At the end of my first year in the seminary, I went to the rector’s office for my evaluation. It didn’t go very well. He said my grades were low, and the staff didn’t think I could cut it as a priest. They decided, however, to give me one more semester. I was devastated. I remember going to the church after the meeting, and I put my head down. I said to God. “I thought You wanted me to be a priest. It was You who instilled in me the desire since I was in second grade. Did I get the signals mixed up?” God then spoke to me. He said, “Peter, Peter, I am not done. Will you let Me finish the story?” I said, “Yes, You can finish the story.”  
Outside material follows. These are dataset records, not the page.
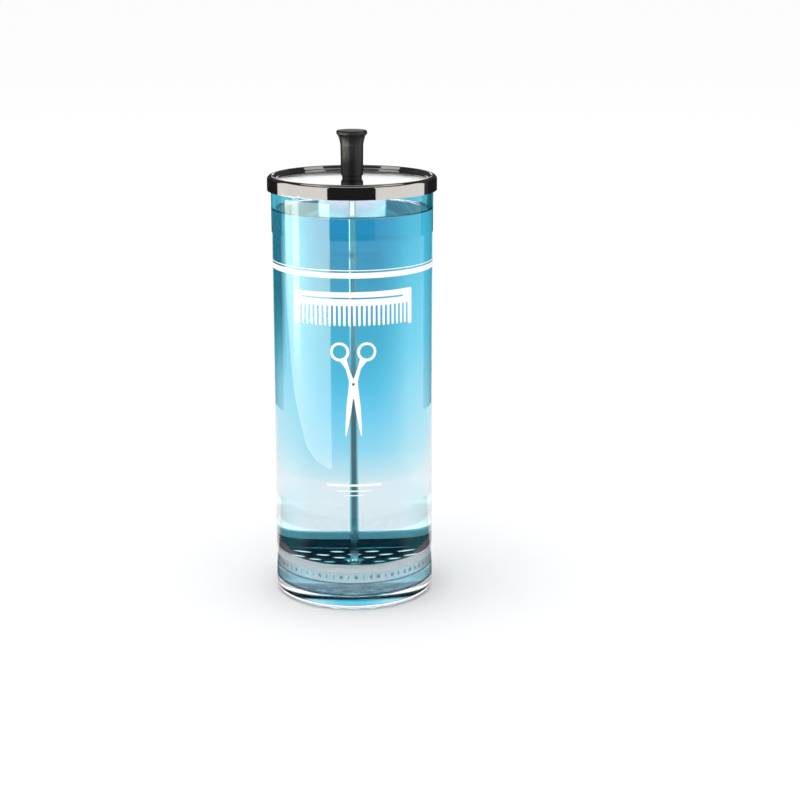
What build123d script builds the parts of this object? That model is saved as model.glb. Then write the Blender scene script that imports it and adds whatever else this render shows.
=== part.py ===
from build123d import *
import math
import os

os.makedirs("parts", exist_ok=True)

# Disinfectant jar for a salon station: a straight clear jar, a pressed lid that
# caps it, and a lift (knob, rod and perforated tray) that slides through the lid.
# Millimetres, +Z up. The origin is the centre of the jar's underside, on the
# surface it stands on. Every piece is turned about Z except the hexagons.

# ---------------------------------------------------------------- jar
jar_od = 101.6              # 4 in. outside diameter
jar_wall = 2.5
jar_floor = 8.0             # thick solid base
jar_height = 265.6          # underside to rim
jar_foot_round = 3.6        # outer edge of the base
jar_heel_round = 2.4        # inner corner of the base
jar_rim_round = 0.9

# ---------------------------------------------------------------- lid
lid_od = 106.3
lid_sheet = 0.8
lid_top = 270.0             # crest of the raised rim bead
lid_panel = 268.0           # flat panel inside the bead
lid_skirt_bottom = 261.0
bead_inner_r = 47.4         # foot of the bead on the panel
bead_crest_r = 49.4
lid_hole_r = 4.90

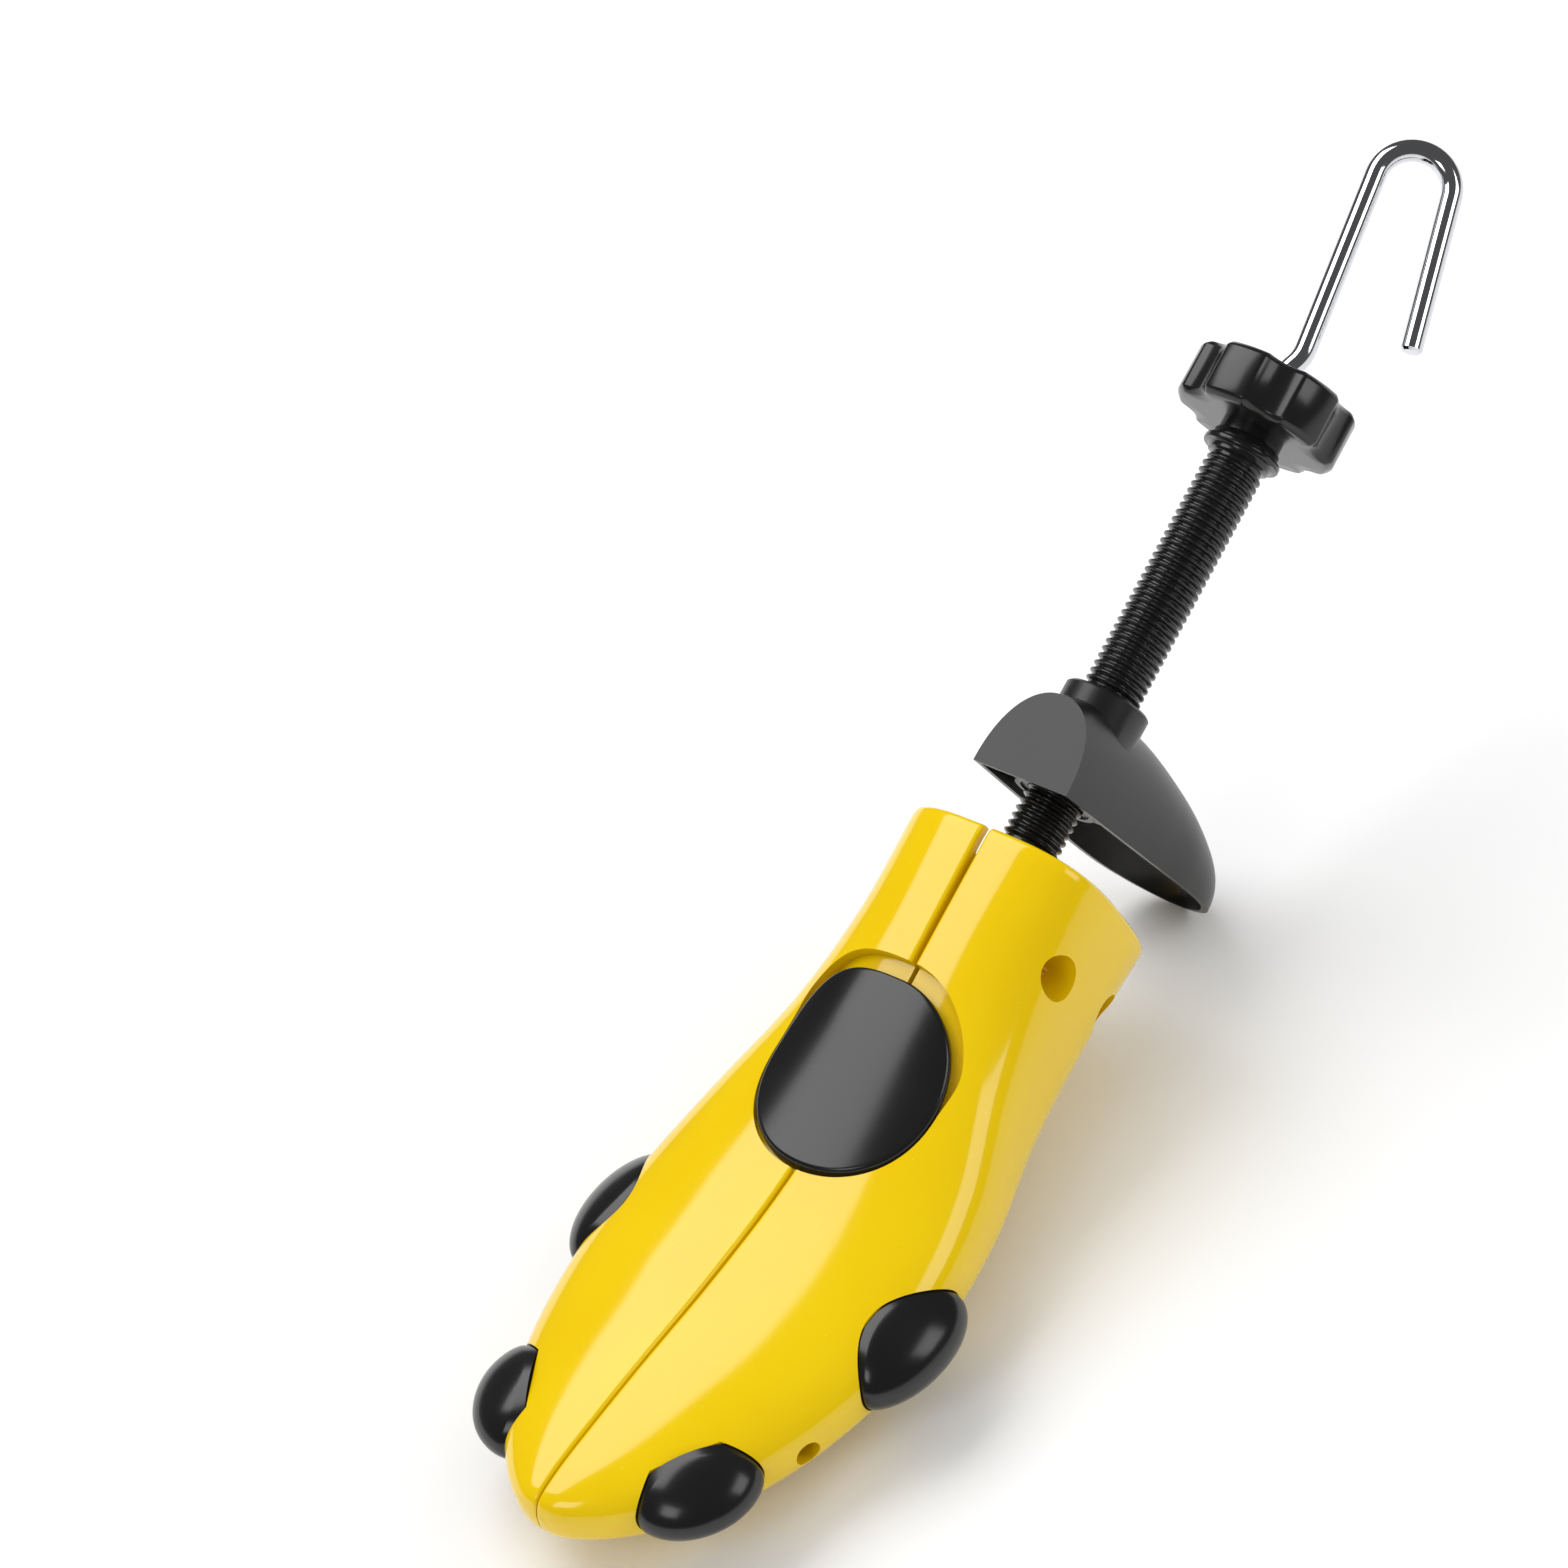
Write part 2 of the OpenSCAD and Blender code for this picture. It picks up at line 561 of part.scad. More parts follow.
module wedge_nut() {
  color("#c9b26a") on_spindle()
    ring_along(wedge_rear - wedge_len, wedge_rear - wedge_len + 6, 4.6,
      rod_radius + run_fit);
}

half_shell_left();
half_shell_right();
hinge_leaf_left();
hinge_leaf_right();
leaf_screws_left();
leaf_screws_right();
bearing_yoke();
hinge_pin_upper();
hinge_pin_lower();
spring_coil();
instep_pad();
plug_left_front();
plug_left_rear();
plug_right_front();
plug_right_rear();
spindle_tube();
star_knob();
snap_ring();
heel_block();
heel_bush();
hook_rod();
rod_collar();
rod_washer();
spreading_wedge();
wedge_nut();
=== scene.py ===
# %% [markdown]
# # A two-way shoe stretcher
# The real object is a hollow foot of glossy yellow plastic, split lengthwise. A star knob
# turns a black spindle that pushes a heel block away, and a chromed wire hook turns a
# screw inside the spindle that wedges the two halves apart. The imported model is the
# frame: every visible piece below is laid over its solids and rides on its bodies, so
# the pieces can move as the real ones do.

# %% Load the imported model
import math

import bpy
import numpy as np
from mathutils import Matrix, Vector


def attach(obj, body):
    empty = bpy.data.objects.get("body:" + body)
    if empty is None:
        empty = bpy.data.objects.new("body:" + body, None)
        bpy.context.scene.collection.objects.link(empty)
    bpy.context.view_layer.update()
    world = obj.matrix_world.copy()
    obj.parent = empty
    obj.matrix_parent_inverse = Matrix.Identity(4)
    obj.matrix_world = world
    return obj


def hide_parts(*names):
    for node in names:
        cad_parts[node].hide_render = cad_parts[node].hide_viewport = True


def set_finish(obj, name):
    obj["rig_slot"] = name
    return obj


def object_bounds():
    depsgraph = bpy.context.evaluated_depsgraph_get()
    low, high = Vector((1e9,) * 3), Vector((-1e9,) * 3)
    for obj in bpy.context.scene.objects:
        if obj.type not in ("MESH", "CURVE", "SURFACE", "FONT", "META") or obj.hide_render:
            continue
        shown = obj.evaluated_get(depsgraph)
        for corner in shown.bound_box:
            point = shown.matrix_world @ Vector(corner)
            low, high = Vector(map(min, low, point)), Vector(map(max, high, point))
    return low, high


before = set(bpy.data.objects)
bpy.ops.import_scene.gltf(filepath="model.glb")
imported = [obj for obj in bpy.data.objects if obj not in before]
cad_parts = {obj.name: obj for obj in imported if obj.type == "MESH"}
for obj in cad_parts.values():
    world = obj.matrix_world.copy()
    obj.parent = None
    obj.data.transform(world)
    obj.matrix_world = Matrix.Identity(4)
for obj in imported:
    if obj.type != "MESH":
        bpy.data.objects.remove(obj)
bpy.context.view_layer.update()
MM = 0.001

# %% [markdown]
# ## Two frames to think in
# The sole is level, 5.6 mm above the surface that the heel block's tip touches, and the
# seam between the halves lies on X = 0. Heights are written from the sole and lifted once,
# when a mesh is made. Everything that sits on the spindle is easier to write in the
# spindle's own frame: x across, a along the spindle and b square to both. One turn about X
# brings such points into the model's frame.

# %% The spindle's frame
AXIS_TILT = math.radians(25)
MOUTH_HEIGHT = 52.5
SOLE_HEIGHT = 5.6


def from_spindle(points):
    """Turns (x, a, b) into (x, y, z): a and b are turned by the tilt, then lifted."""
    x, a, b = np.moveaxis(np.asarray(points, float), -1, 0)
    c, s = math.cos(AXIS_TILT), math.sin(AXIS_TILT)
    return np.stack([x, a * c - b * s, MOUTH_HEIGHT + a * s + b * c], -1)


# %% [markdown]
# ## From a grid of points to a mesh
# A surface is a function of two numbers, worked out for a whole grid at once. The grid's
# rows close on themselves, and its first and last row are closed by a fan or, where the
# piece has a bore, joined to each other. A closed skin with its faces outwards encloses a
# positive volume, so the sign of that volume says whether to turn them round.

# %% Grid helper
CRISP_ANGLE = 35.0


def enclosed(verts, faces):
    """Volume inside: the sum of the wedges between the origin and each face's triangles."""
    fans = [(f[0], f[k], f[k + 1]) for f in faces for k in range(1, len(f) - 1)]
    a, b, c = np.moveaxis(np.asarray(verts)[np.array(fans)], 1, 0)
    return np.einsum("ij,ij->", a, np.cross(b, c)) / 6


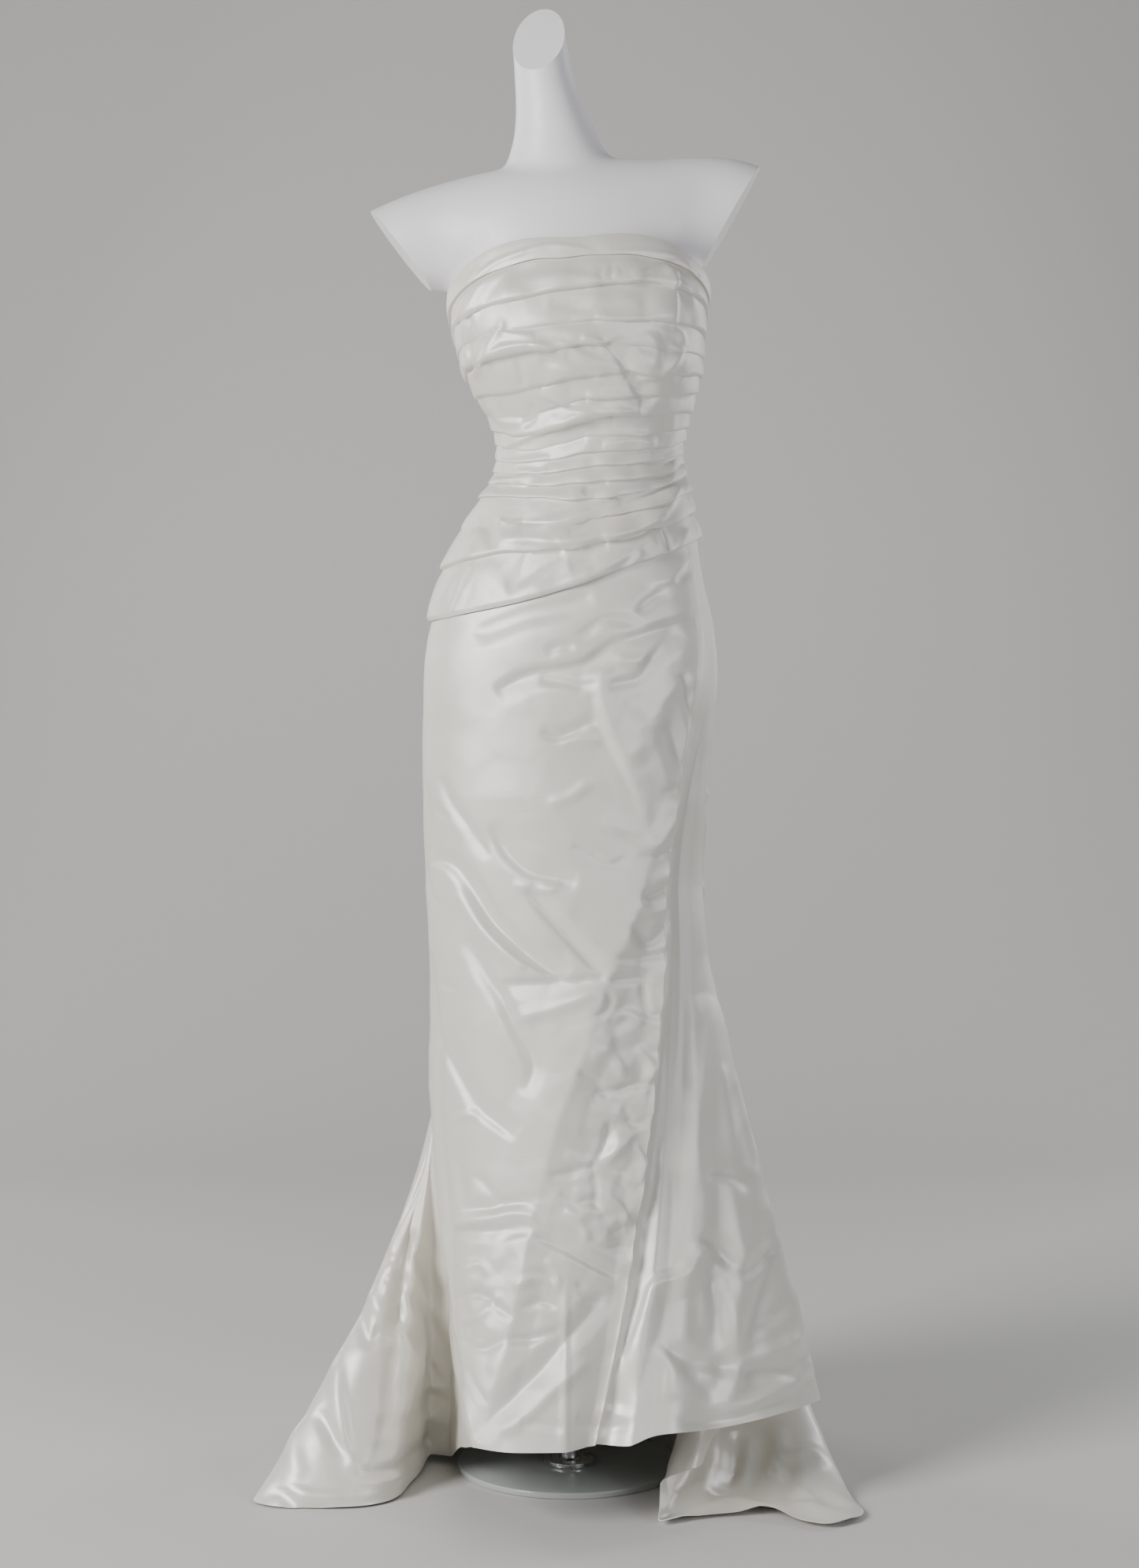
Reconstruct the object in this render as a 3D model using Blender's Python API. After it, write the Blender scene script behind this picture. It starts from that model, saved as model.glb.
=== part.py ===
"""Strapless mermaid gown with a short train, on a limbless dress form with a rod stand.

Metres, +Z up. The gown's front faces -Y, and the origin is on the floor under the form.
A bearing is an angle round the gown in degrees, seen from above: 0 is the front, 90 the side
at +X, 180 the back and -90 the side at -X. Every cloth piece is a closed wall whose outer
points come from a rule and whose inner points are those points moved in by the cloth.
"""

import math

import bmesh
import bpy
import numpy as np
from mathutils import Vector

# Driving sizes
CLOTH = 0.0014
FORM_CLEARANCE = 0.0008
HALF_SEAM_GAP = 0.0002
HIP_SEAM_EASE = 0.0003
FLOOR_CLOTH = 0.0002

# Stand sizes
BASE_RADIUS = 0.140
BASE_THICKNESS = 0.008
BASE_CENTRE_Y = 0.08
ROD_RADIUS = 0.0125
ROD_Y = 0.07
FLANGE_RADIUS = 0.032
FLANGE_THICKNESS = 0.006
FLANGE_TAPER = 0.004
PART_GAP = 0.0003
STAND_SIDES = 32

# Form sizes
FORM_FOOT_Z = 0.83
FORM_SIDES = 44
FORM_ROWS = 27
FORM_EASE = 0.0024
SHOULDER_RINGS = 19
OVAL_SIDES = 28
NECK_CUT_CENTRE = (-0.037, 0.0, 1.755)
NECK_CUT_NORMAL = (-0.467, -1.10, 1.0)
LEFT_ARM_CUT = ((-0.192, 0.0, 1.491), (-0.79, -0.05, -0.61))
RIGHT_ARM_CUT = ((0.192, 0.0, 1.540), (0.870, -0.05, -0.490))

# The body under the cloth: one row a level, with its half width and its depths before and behind
BODY_COLUMNS = ("z", "centre", "half_width", "front", "back", "squareness")
BODY = (
    (0.450, 0.0000, 0.1680, 0.138, 0.150, 2.0),
    (0.560, 0.0000, 0.1675, 0.136, 0.146, 2.0),
    (0.660, -0.0010, 0.1660, 0.131, 0.140, 2.0),
    (0.750, -0.0060, 0.1645, 0.127, 0.134, 2.0),
    (0.850, -0.0060, 0.1680, 0.124, 0.131, 2.05),
    (0.930, -0.0010, 0.1720, 0.122, 0.133, 2.1),
    (1.000, 0.0025, 0.1735, 0.119, 0.134, 2.15),
    (1.055, 0.0030, 0.1680, 0.115, 0.128, 2.15),
    (1.105, 0.0030, 0.1570, 0.109, 0.115, 2.1),
    (1.150, 0.0075, 0.1450, 0.102, 0.099, 2.1),
    (1.192, 0.0150, 0.1290, 0.094, 0.084, 2.1),
    (1.230, 0.0215, 0.1130, 0.087, 0.074, 2.05),
    (1.260, 0.0245, 0.1080, 0.084, 0.070, 2.05),
    (1.290, 0.0240, 0.1125, 0.088, 0.073, 2.1),
    (1.330, 0.0200, 0.1285, 0.103, 0.082, 2.3),
    (1.370, 0.0135, 0.1410, 0.118, 0.092, 2.5),
    (1.405, 0.0100, 0.1470, 0.122, 0.098, 2.5),
    (1.440, 0.0105, 0.1510, 0.117, 0.100, 2.4),
    (1.475, 0.0105, 0.1510, 0.108, 0.099, 2.3),
    (1.520, 0.0080, 0.1400, 0.096, 0.092, 2.2),
    (1.555, 0.0040, 0.1100, 0.076, 0.080, 2.1),
    (1.585, -0.0020, 0.0700, 0.050, 0.058, 2.0),
    (1.600, -0.0060, 0.0400, 0.034, 0.042, 2.0),
)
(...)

Many years later after I was ordained, I was driving out to St. John’s Seminary where I am the professor of classical languages and of the New Testament. I was on my way there to teach New Testament Greek to the seminarians. My confrère, Fr. David Beauregard, a Shakespearean scholar was also a teacher at St. John’s. While we were at a stoplight, I turned to him and asked, “Do you remember my first year in the seminary when you and the staff wanted to kick me out because I was not smart enough? Did you ever think back that it would be me who would be going to St. John’s to teach? Of all the great students and protégés you had over the years, did you ever think that it would be the two of us to represent our community at St. John’s as professors? Did that ever come to mind?” He turned to me and said, “That was God.” After he said that, God spoke to me again. He said, “So, what did you think of my story?” I said, “I love the ending.” God replied, “Everyone likes my endings.” We have to remember that.

If King David were to appear before us to impart to us some of his wisdom, he would say something like this: “When I walked out into that battlefield to face the giant, I had no sword, no shield, no experience, and no right to be on that battlefield. Everyone on both sides laughed at me. I said to God, “This is your moment; this is Your hour to shine. Let me be the one to show the world how great you are.”

That is what we have to say. When we are discouraged, at our lowest moment, say those words: “Let me be the one to show how great God is.” I know you are going to love the ending.